- _DATA PROVIDED_
_ _ _ _

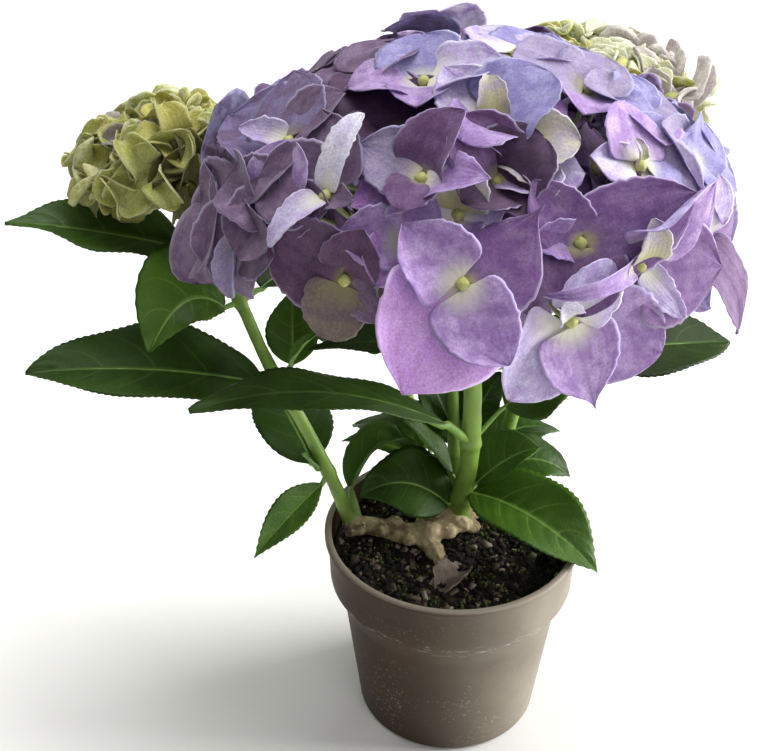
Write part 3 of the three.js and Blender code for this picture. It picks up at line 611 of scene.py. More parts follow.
def innerRadius(height):
    wall = pot["wall"] + soil["gap"]
    collarR, collarZ = pot["collar"]
    top = pot["rim"] - pot["lip"] - wall
    return mix(collarR - wall, top, (height - collarZ) / (pot["height"] - collarZ))


# Peat: damp, dark and matt, with tan flecks of fibre
def soilMaterial():
    return mottledMaterial("damp_peat", "#17120d", "#2b211a", "#57493b", (7 * mm, 2.2 * mm, 0.8 * mm), 0.95,
                           0.5 * mm, 0.22)


def buildSoil():
    wall = pot["wall"] + soil["gap"]
    edge = innerRadius(soil["level"]) - 0.4
    profile = [(pot["foot"] - wall, wall), (pot["shoulder"][0] - wall, pot["shoulder"][1])]
    profile += [(pot["collar"][0] - wall, pot["collar"][1]), (edge, soil["level"] - 1)]
    bpy.ops.object.select_all(action="DESELECT")
    bpy.ops.mesh.primitive_circle_add(vertices=soil["sides"], radius=profile[0][0] * mm,
                                      location=(0, 0, wall * mm), fill_type="NGON")
    piece = bpy.context.object
    piece.name = "potting_soil_peat"
    bpy.ops.object.mode_set(mode="EDIT")
    bpy.ops.mesh.select_all(action="SELECT")
    bpy.ops.mesh.delete(type="ONLY_FACE")
    bpy.ops.mesh.select_all(action="SELECT")
    tops = [(mix(edge, 0.6, k / soil["rings"]), soil["level"]) for k in range(soil["rings"] + 1)]
    raiseRing(profile[0][0], profile + tops)
    closeEnds()
    bpy.ops.object.mode_set(mode="OBJECT")
    bpy.ops.object.transform_apply()
    for vertex in piece.data.vertices:
        x, y, z = vertex.co / mm
        if z > soil["level"] - 0.5:
            inside = clamp((edge - math.hypot(x, y)) / 4, 0, 1)
            vertex.co.z = mix(soil["level"] + 1, soilHeight(x, y), inside) * mm
    piece.data.materials.append(soilMaterial())
    bpy.ops.object.shade_smooth()
    finishPiece(piece, ["potting_soil"])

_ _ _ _

- _EXERCISE AIM_
Print the material verbatim, all of it.

- _REPLY_
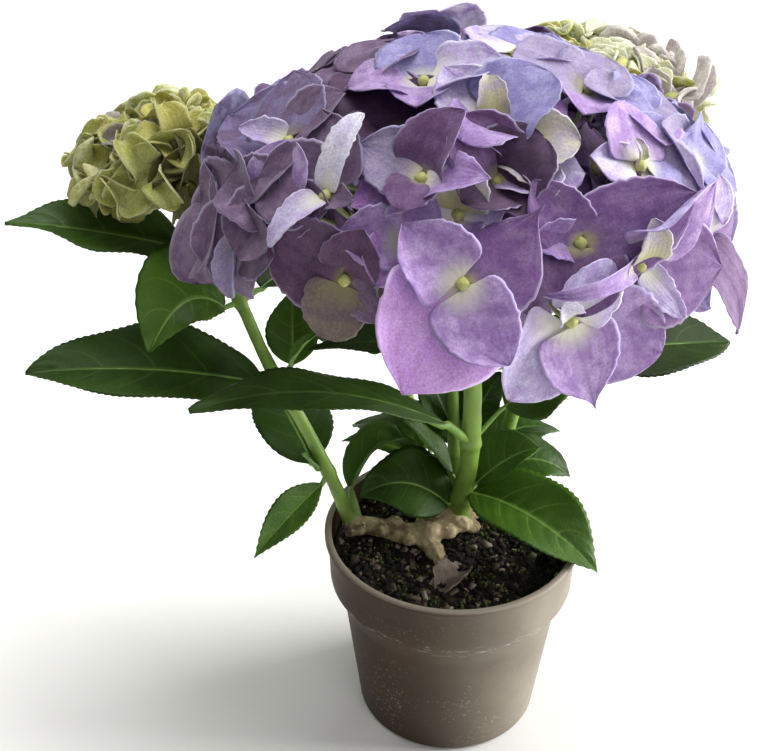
Write part 3 of the three.js and Blender code for this picture. It picks up at line 611 of scene.py. More parts follow.
def innerRadius(height):
    wall = pot["wall"] + soil["gap"]
    collarR, collarZ = pot["collar"]
    top = pot["rim"] - pot["lip"] - wall
    return mix(collarR - wall, top, (height - collarZ) / (pot["height"] - collarZ))


# Peat: damp, dark and matt, with tan flecks of fibre
def soilMaterial():
    return mottledMaterial("damp_peat", "#17120d", "#2b211a", "#57493b", (7 * mm, 2.2 * mm, 0.8 * mm), 0.95,
                           0.5 * mm, 0.22)


def buildSoil():
    wall = pot["wall"] + soil["gap"]
    edge = innerRadius(soil["level"]) - 0.4
    profile = [(pot["foot"] - wall, wall), (pot["shoulder"][0] - wall, pot["shoulder"][1])]
    profile += [(pot["collar"][0] - wall, pot["collar"][1]), (edge, soil["level"] - 1)]
    bpy.ops.object.select_all(action="DESELECT")
    bpy.ops.mesh.primitive_circle_add(vertices=soil["sides"], radius=profile[0][0] * mm,
                                      location=(0, 0, wall * mm), fill_type="NGON")
    piece = bpy.context.object
    piece.name = "potting_soil_peat"
    bpy.ops.object.mode_set(mode="EDIT")
    bpy.ops.mesh.select_all(action="SELECT")
    bpy.ops.mesh.delete(type="ONLY_FACE")
    bpy.ops.mesh.select_all(action="SELECT")
    tops = [(mix(edge, 0.6, k / soil["rings"]), soil["level"]) for k in range(soil["rings"] + 1)]
    raiseRing(profile[0][0], profile + tops)
    closeEnds()
    bpy.ops.object.mode_set(mode="OBJECT")
    bpy.ops.object.transform_apply()
    for vertex in piece.data.vertices:
        x, y, z = vertex.co / mm
        if z > soil["level"] - 0.5:
            inside = clamp((edge - math.hypot(x, y)) / 4, 0, 1)
            vertex.co.z = mix(soil["level"] + 1, soilHeight(x, y), inside) * mm
    piece.data.materials.append(soilMaterial())
    bpy.ops.object.shade_smooth()
    finishPiece(piece, ["potting_soil"])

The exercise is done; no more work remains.